» **Your objective**:
All of the data below must be repeated exactly.

[start]

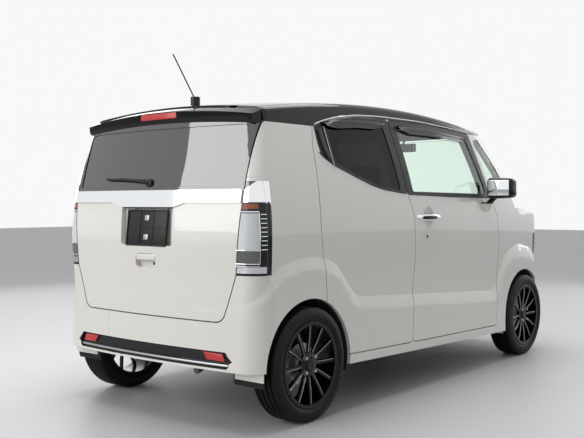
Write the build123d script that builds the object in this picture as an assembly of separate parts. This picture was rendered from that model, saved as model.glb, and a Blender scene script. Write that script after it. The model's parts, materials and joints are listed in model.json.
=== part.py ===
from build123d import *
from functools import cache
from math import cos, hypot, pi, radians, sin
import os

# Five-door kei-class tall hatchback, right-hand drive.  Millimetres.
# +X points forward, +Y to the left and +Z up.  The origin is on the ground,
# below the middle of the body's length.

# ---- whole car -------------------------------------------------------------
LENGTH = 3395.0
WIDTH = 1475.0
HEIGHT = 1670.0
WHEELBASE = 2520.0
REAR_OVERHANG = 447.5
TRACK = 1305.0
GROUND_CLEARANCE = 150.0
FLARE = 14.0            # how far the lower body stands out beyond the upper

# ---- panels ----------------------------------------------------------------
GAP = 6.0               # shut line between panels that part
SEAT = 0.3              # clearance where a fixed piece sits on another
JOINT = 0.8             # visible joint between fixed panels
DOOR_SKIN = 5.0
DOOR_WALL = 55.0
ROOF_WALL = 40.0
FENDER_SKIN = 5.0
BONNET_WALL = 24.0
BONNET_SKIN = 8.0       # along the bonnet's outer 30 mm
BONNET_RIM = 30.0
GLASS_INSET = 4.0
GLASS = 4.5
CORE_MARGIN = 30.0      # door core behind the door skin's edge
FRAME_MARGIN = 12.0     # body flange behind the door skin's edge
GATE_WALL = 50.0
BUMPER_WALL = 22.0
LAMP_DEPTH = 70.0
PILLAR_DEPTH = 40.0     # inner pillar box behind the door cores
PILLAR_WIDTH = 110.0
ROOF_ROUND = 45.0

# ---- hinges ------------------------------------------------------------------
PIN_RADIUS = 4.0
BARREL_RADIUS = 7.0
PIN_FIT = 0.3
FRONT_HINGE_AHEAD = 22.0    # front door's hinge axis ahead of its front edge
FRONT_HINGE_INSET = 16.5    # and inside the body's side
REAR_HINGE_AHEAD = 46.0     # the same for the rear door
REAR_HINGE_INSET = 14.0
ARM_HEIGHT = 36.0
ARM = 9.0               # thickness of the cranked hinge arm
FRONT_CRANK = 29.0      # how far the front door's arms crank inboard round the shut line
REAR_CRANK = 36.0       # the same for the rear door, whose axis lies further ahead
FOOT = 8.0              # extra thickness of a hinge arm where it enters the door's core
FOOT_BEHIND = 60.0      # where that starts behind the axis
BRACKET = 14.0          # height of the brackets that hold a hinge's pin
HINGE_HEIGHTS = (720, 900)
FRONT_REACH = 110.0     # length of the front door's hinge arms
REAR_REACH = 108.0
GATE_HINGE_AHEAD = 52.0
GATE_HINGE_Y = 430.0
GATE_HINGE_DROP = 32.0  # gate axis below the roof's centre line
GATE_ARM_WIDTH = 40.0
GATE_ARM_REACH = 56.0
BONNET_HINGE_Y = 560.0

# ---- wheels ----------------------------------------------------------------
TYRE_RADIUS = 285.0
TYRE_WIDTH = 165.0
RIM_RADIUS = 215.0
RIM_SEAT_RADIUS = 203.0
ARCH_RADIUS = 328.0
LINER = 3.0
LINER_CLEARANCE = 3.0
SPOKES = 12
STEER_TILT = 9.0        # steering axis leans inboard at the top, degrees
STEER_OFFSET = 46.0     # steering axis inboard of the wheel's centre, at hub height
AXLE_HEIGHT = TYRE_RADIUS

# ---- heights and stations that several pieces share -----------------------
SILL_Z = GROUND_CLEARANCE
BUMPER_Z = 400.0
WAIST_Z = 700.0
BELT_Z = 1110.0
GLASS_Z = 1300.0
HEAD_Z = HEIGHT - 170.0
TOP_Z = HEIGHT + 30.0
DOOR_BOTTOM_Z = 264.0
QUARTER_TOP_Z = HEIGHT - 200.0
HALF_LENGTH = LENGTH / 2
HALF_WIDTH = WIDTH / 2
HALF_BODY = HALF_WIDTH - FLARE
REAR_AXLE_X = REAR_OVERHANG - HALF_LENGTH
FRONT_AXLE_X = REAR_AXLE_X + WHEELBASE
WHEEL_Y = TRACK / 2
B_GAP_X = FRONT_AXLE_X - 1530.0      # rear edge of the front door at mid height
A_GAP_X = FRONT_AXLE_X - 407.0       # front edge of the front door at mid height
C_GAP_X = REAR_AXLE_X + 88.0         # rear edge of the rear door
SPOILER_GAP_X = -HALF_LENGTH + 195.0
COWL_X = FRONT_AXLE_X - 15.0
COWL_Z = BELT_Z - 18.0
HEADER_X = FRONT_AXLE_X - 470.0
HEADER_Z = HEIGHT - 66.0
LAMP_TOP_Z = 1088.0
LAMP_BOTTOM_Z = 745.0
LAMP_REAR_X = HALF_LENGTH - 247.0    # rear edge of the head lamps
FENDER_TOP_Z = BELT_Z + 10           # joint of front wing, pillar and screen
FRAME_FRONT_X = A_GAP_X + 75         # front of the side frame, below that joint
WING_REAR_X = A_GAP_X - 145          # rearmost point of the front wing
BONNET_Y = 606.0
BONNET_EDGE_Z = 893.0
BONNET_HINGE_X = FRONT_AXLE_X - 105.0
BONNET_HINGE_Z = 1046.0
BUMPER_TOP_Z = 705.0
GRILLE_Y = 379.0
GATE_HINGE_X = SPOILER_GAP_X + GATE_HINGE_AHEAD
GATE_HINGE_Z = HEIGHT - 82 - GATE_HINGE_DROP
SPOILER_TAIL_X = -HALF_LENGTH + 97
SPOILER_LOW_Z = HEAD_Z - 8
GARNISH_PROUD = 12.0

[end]

» **Task answer**:
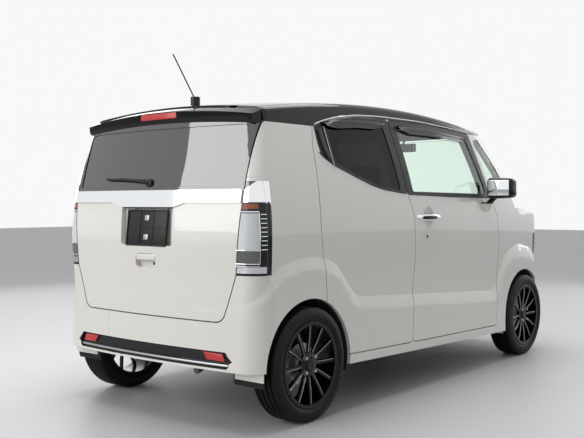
Write the build123d script that builds the object in this picture as an assembly of separate parts. This picture was rendered from that model, saved as model.glb, and a Blender scene script. Write that script after it. The model's parts, materials and joints are listed in model.json.
=== part.py ===
from build123d import *
from functools import cache
from math import cos, hypot, pi, radians, sin
import os

# Five-door kei-class tall hatchback, right-hand drive.  Millimetres.
# +X points forward, +Y to the left and +Z up.  The origin is on the ground,
# below the middle of the body's length.

# ---- whole car -------------------------------------------------------------
LENGTH = 3395.0
WIDTH = 1475.0
HEIGHT = 1670.0
WHEELBASE = 2520.0
REAR_OVERHANG = 447.5
TRACK = 1305.0
GROUND_CLEARANCE = 150.0
FLARE = 14.0            # how far the lower body stands out beyond the upper

# ---- panels ----------------------------------------------------------------
GAP = 6.0               # shut line between panels that part
SEAT = 0.3              # clearance where a fixed piece sits on another
JOINT = 0.8             # visible joint between fixed panels
DOOR_SKIN = 5.0
DOOR_WALL = 55.0
ROOF_WALL = 40.0
FENDER_SKIN = 5.0
BONNET_WALL = 24.0
BONNET_SKIN = 8.0       # along the bonnet's outer 30 mm
BONNET_RIM = 30.0
GLASS_INSET = 4.0
GLASS = 4.5
CORE_MARGIN = 30.0      # door core behind the door skin's edge
FRAME_MARGIN = 12.0     # body flange behind the door skin's edge
GATE_WALL = 50.0
BUMPER_WALL = 22.0
LAMP_DEPTH = 70.0
PILLAR_DEPTH = 40.0     # inner pillar box behind the door cores
PILLAR_WIDTH = 110.0
ROOF_ROUND = 45.0

# ---- hinges ------------------------------------------------------------------
PIN_RADIUS = 4.0
BARREL_RADIUS = 7.0
PIN_FIT = 0.3
FRONT_HINGE_AHEAD = 22.0    # front door's hinge axis ahead of its front edge
FRONT_HINGE_INSET = 16.5    # and inside the body's side
REAR_HINGE_AHEAD = 46.0     # the same for the rear door
REAR_HINGE_INSET = 14.0
ARM_HEIGHT = 36.0
ARM = 9.0               # thickness of the cranked hinge arm
FRONT_CRANK = 29.0      # how far the front door's arms crank inboard round the shut line
REAR_CRANK = 36.0       # the same for the rear door, whose axis lies further ahead
FOOT = 8.0              # extra thickness of a hinge arm where it enters the door's core
FOOT_BEHIND = 60.0      # where that starts behind the axis
BRACKET = 14.0          # height of the brackets that hold a hinge's pin
HINGE_HEIGHTS = (720, 900)
FRONT_REACH = 110.0     # length of the front door's hinge arms
REAR_REACH = 108.0
GATE_HINGE_AHEAD = 52.0
GATE_HINGE_Y = 430.0
GATE_HINGE_DROP = 32.0  # gate axis below the roof's centre line
GATE_ARM_WIDTH = 40.0
GATE_ARM_REACH = 56.0
BONNET_HINGE_Y = 560.0

# ---- wheels ----------------------------------------------------------------
TYRE_RADIUS = 285.0
TYRE_WIDTH = 165.0
RIM_RADIUS = 215.0
RIM_SEAT_RADIUS = 203.0
ARCH_RADIUS = 328.0
LINER = 3.0
LINER_CLEARANCE = 3.0
SPOKES = 12
STEER_TILT = 9.0        # steering axis leans inboard at the top, degrees
STEER_OFFSET = 46.0     # steering axis inboard of the wheel's centre, at hub height
AXLE_HEIGHT = TYRE_RADIUS

# ---- heights and stations that several pieces share -----------------------
SILL_Z = GROUND_CLEARANCE
BUMPER_Z = 400.0
WAIST_Z = 700.0
BELT_Z = 1110.0
GLASS_Z = 1300.0
HEAD_Z = HEIGHT - 170.0
TOP_Z = HEIGHT + 30.0
DOOR_BOTTOM_Z = 264.0
QUARTER_TOP_Z = HEIGHT - 200.0
HALF_LENGTH = LENGTH / 2
HALF_WIDTH = WIDTH / 2
HALF_BODY = HALF_WIDTH - FLARE
REAR_AXLE_X = REAR_OVERHANG - HALF_LENGTH
FRONT_AXLE_X = REAR_AXLE_X + WHEELBASE
WHEEL_Y = TRACK / 2
B_GAP_X = FRONT_AXLE_X - 1530.0      # rear edge of the front door at mid height
A_GAP_X = FRONT_AXLE_X - 407.0       # front edge of the front door at mid height
C_GAP_X = REAR_AXLE_X + 88.0         # rear edge of the rear door
SPOILER_GAP_X = -HALF_LENGTH + 195.0
COWL_X = FRONT_AXLE_X - 15.0
COWL_Z = BELT_Z - 18.0
HEADER_X = FRONT_AXLE_X - 470.0
HEADER_Z = HEIGHT - 66.0
LAMP_TOP_Z = 1088.0
LAMP_BOTTOM_Z = 745.0
LAMP_REAR_X = HALF_LENGTH - 247.0    # rear edge of the head lamps
FENDER_TOP_Z = BELT_Z + 10           # joint of front wing, pillar and screen
FRAME_FRONT_X = A_GAP_X + 75         # front of the side frame, below that joint
WING_REAR_X = A_GAP_X - 145          # rearmost point of the front wing
BONNET_Y = 606.0
BONNET_EDGE_Z = 893.0
BONNET_HINGE_X = FRONT_AXLE_X - 105.0
BONNET_HINGE_Z = 1046.0
BUMPER_TOP_Z = 705.0
GRILLE_Y = 379.0
GATE_HINGE_X = SPOILER_GAP_X + GATE_HINGE_AHEAD
GATE_HINGE_Z = HEIGHT - 82 - GATE_HINGE_DROP
SPOILER_TAIL_X = -HALF_LENGTH + 97
SPOILER_LOW_Z = HEAD_Z - 8
GARNISH_PROUD = 12.0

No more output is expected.